Muted portrait of two men (one of them by triangulation) involved in the life of Osama bin Laden and what has come of them. Ambiguous and thoughtful, this is a film disinterested in answers, but rather— how do two people living under American Empire find meaning? What does it move them towards?
Beautifully done. Not only does The Oath "shed light on the complex meanings jihad might have for a young Muslim man, ... Poitras takes on the very notion of pledging an oath and what it means for a thinking, constantly transforming individual [of any ilk] to swear loyalty to an idea or an institution that itself undergoes ideological shifts depending on political context." - Irina Leimbacher, Film Comment
Among the most challenging documentaries out there, Poitras presents a searing portrait of the inadequacies and contradictions of both the American War on Terror, as well as the conflicting, contradictory, and seemingly fluctuating beliefs and attitudes of those in its path.

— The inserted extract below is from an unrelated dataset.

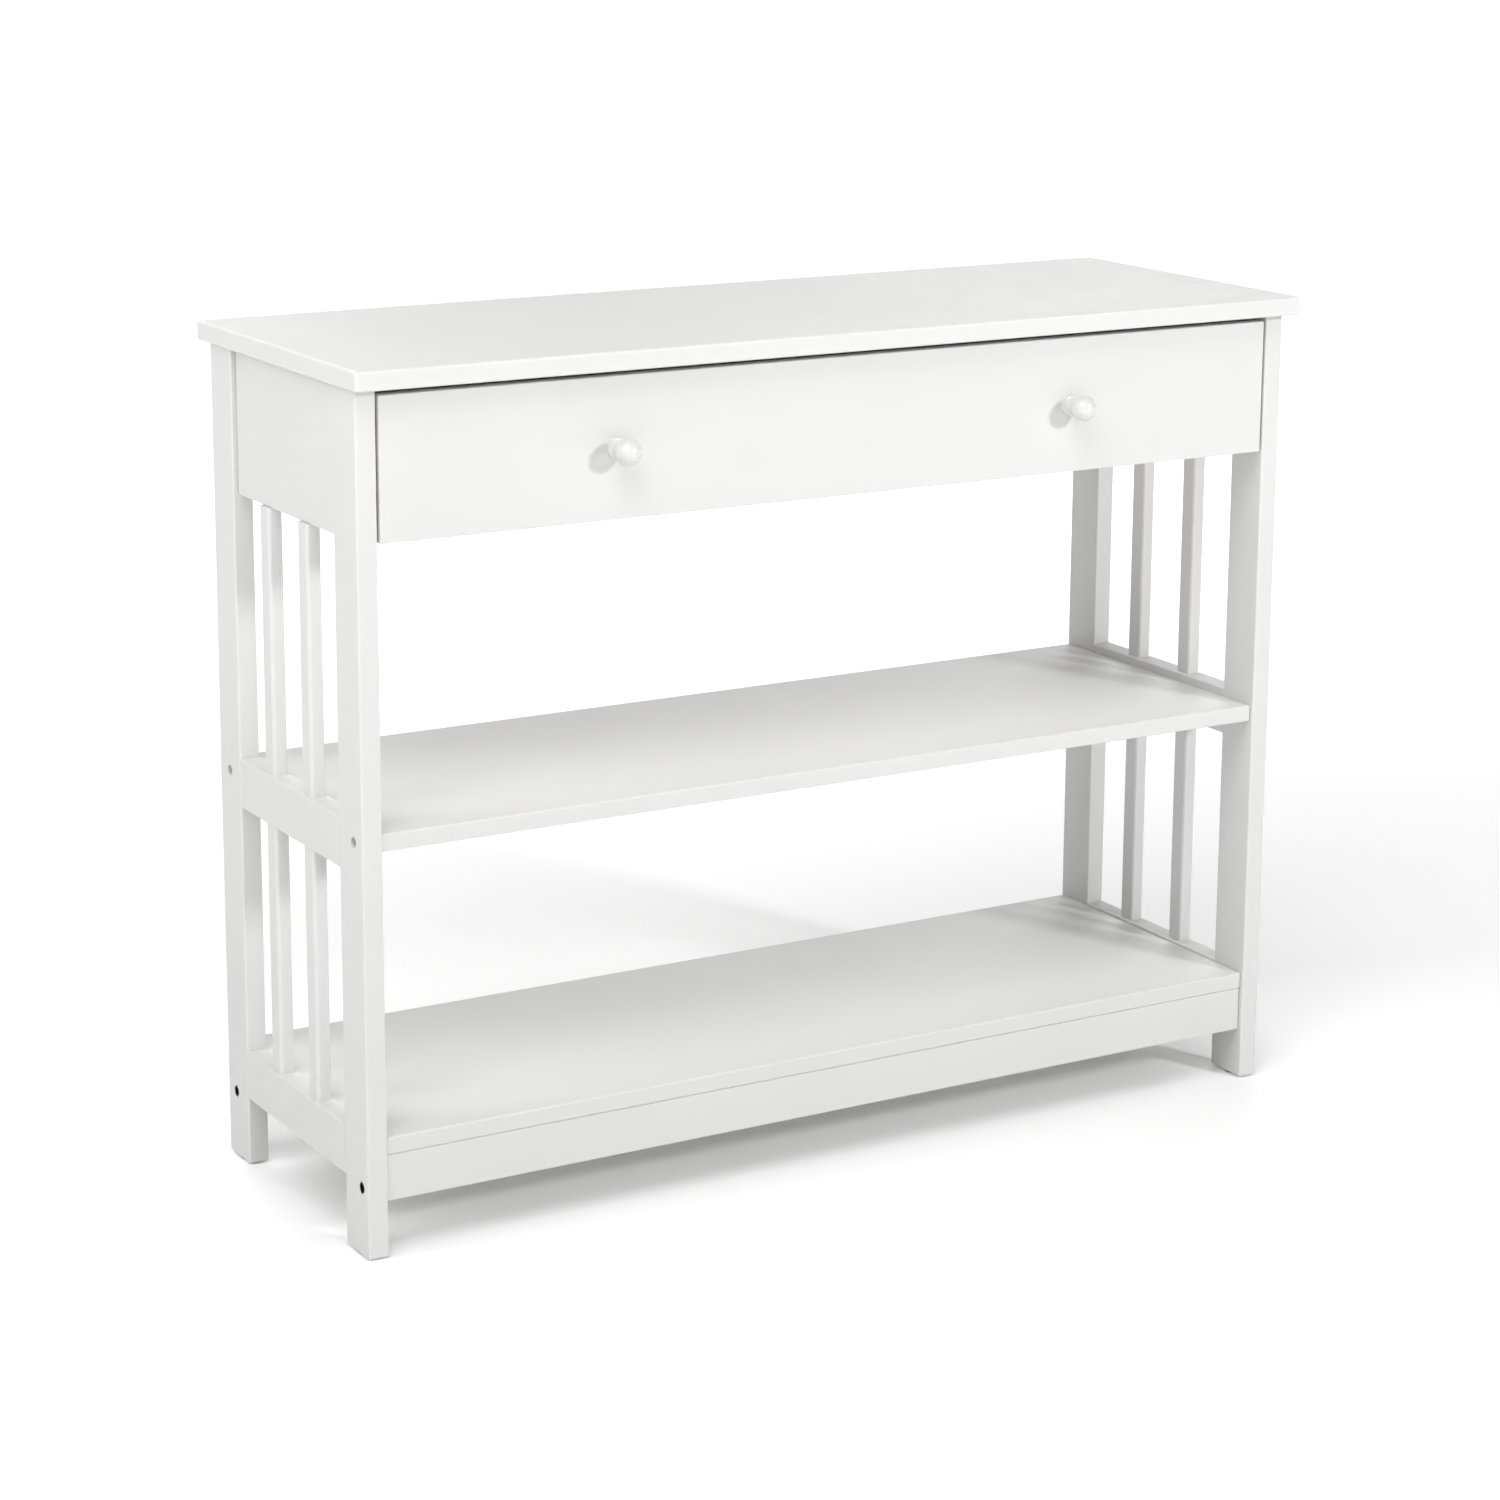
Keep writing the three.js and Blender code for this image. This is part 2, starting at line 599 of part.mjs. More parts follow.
// The rail on a drawer side: a flange under the side's edge and one that runs on the roller.
function slideRail(side) {
  const web = railWall + SLIDE_SHEET;
  const under = BOX_BOTTOM - GAP;
  const running = TRACK_HEIGHT + FLANGE_RISE;
  const outline = [
    [railWall - SUPPORT_FLANGE, under - SLIDE_SHEET],
    [web, under - SLIDE_SHEET],
    [web, running],
    [web + RUNNING_FLANGE, running],
    [web + RUNNING_FLANGE, running + SLIDE_SHEET],
    [railWall, running + SLIDE_SHEET],
    [railWall, under],
    [railWall - SUPPORT_FLANGE, under],
  ];
  const tip = rollerMiddle + ROLLER_WIDTH / 2 + SLIDE_SHEET / 2;
  const root = web - ROLLER_PIN_ROOT;
  const pin = barAlongX(ROLLER_PIN_RADIUS, side * root, side * tip, rearRollerY, rearRollerZ);
  return join([profileAlongY(outline, SLIDE_FRONT, SLIDE_BACK, side), pin]);
}

function roller(side, y, z) {
  const inner = rollerMiddle - ROLLER_WIDTH / 2;
  const outer = rollerMiddle + ROLLER_WIDTH / 2;
  const wheel = barAlongX(ROLLER_RADIUS, side * inner, side * outer, y, z, FINE_ROUND_SIDES);
  const boreEnds = [side * (inner - OVERCUT), side * (outer + OVERCUT)];
  const bore = barAlongX(ROLLER_BORE_RADIUS, ...boreEnds, y, z);
  return cut(wheel, [bore]);
}

for (const { side, label } of ends) {
  add(`slide_channel_${label}`, slideChannel(side), coatedSteel());
  add(`slide_rail_${label}`, slideRail(side), coatedSteel());
  add(`channel_roller_${label}`, roller(side, frontRollerY, frontRollerZ), nylon());
  add(`rail_roller_${label}`, roller(side, rearRollerY, rearRollerZ), nylon());
}

export default group;
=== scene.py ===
"""The looks of a console table with one drawer, two shelves and slatted end frames.

Everything is in metres, with +X along the table, -Y at the drawer and +Z up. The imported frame
gives each piece its place. The boards, knobs and fittings are made again here with eased edges,
drilled bores, bent sheet and turned profiles, and each takes a procedural finish.
"""

import math

import bmesh
import bpy
from bpy.props import FloatProperty, FloatVectorProperty, IntProperty, PointerProperty
from mathutils import Matrix, Vector
from mathutils.geometry import interpolate_bezier


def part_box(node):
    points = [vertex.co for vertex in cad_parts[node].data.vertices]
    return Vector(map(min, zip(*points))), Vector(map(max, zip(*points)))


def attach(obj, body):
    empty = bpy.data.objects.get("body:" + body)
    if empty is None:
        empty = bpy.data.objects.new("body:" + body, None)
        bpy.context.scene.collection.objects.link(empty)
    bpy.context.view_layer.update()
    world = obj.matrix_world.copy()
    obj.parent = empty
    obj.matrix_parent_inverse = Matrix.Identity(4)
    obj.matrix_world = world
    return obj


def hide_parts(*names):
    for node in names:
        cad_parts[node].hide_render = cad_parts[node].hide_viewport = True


bl_info = {
    "name": "Console Table",
    "version": (1, 0, 0),
    "blender": (4, 5, 0),
    "location": "View3D > Sidebar > Console Table",
    "description": "Makes the pieces, finishes and stage of a white console table",
    "category": "Add Mesh",
}

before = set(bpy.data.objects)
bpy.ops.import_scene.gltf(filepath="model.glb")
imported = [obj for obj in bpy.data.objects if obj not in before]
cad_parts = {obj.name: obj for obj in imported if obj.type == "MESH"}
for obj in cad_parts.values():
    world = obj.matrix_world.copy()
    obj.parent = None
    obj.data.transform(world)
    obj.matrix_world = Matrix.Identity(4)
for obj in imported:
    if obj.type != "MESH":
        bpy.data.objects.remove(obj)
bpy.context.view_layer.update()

MM = 0.001
TINY = 1e-6
X, Y, Z = Vector((1, 0, 0)), Vector((0, 1, 0)), Vector((0, 0, 1))
AXES = (X, Y, Z)
ENDS = (("left", -1), ("right", 1))
PLACES = ("front", "rear")
# The layer that marks eased edges, where the lacquer paints a lighter, warmer highlight
EASED_EDGE_LAYER = "eased_edge_highlight"  # on each face: 1 where an edge was eased, and 0 elsewhere
SHARP_ANGLE = math.radians(40)
PAPER_NEAR, PAPER_FAR = 1.2, 5.0  # where the paper floor starts to glow, and glows in full
GLOW_NEAR, GLOW_FAR = 0.07, 1.05


# ---- Sizes and colours a user would change ---------------------------------------------------


def linear(code):
    """A colour for Blender from an sRGB hex code."""
    channels = [int(code[i : i + 2], 16) / 255 for i in (0, 2, 4)]
    return tuple(c / 12.92 if c <= 0.04045 else ((c + 0.055) / 1.055) ** 2.4 for c in channels)


def length(name, millimetres, description):
    return FloatProperty(
        name=name,
        description=description,
        default=millimetres * MM,
        min=0,
        precision=5,
        subtype="DISTANCE",
        unit="LENGTH",
    )


def colour(name, code, description):
    return FloatVectorProperty(
        name=name,
        description=description,
        default=linear(code),
        min=0,
        max=1,
        size=3,
        subtype="COLOR",
    )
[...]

Spare and subtle imagery conveys much here, and the filmmaking, intelligently, never leaves us sure of the trustworthiness of its subject.
Compelling content, beautifully shot and edited - an impressive film right from the opening. And a much needed antidote to the usual War on Terror oversimplifications and rhetoric-fuelled hysteria. For a similarly personal and complex portrait of jihadism (and the blundering/dangerous US response) see The Father The Son and The Holy Jihad (2016).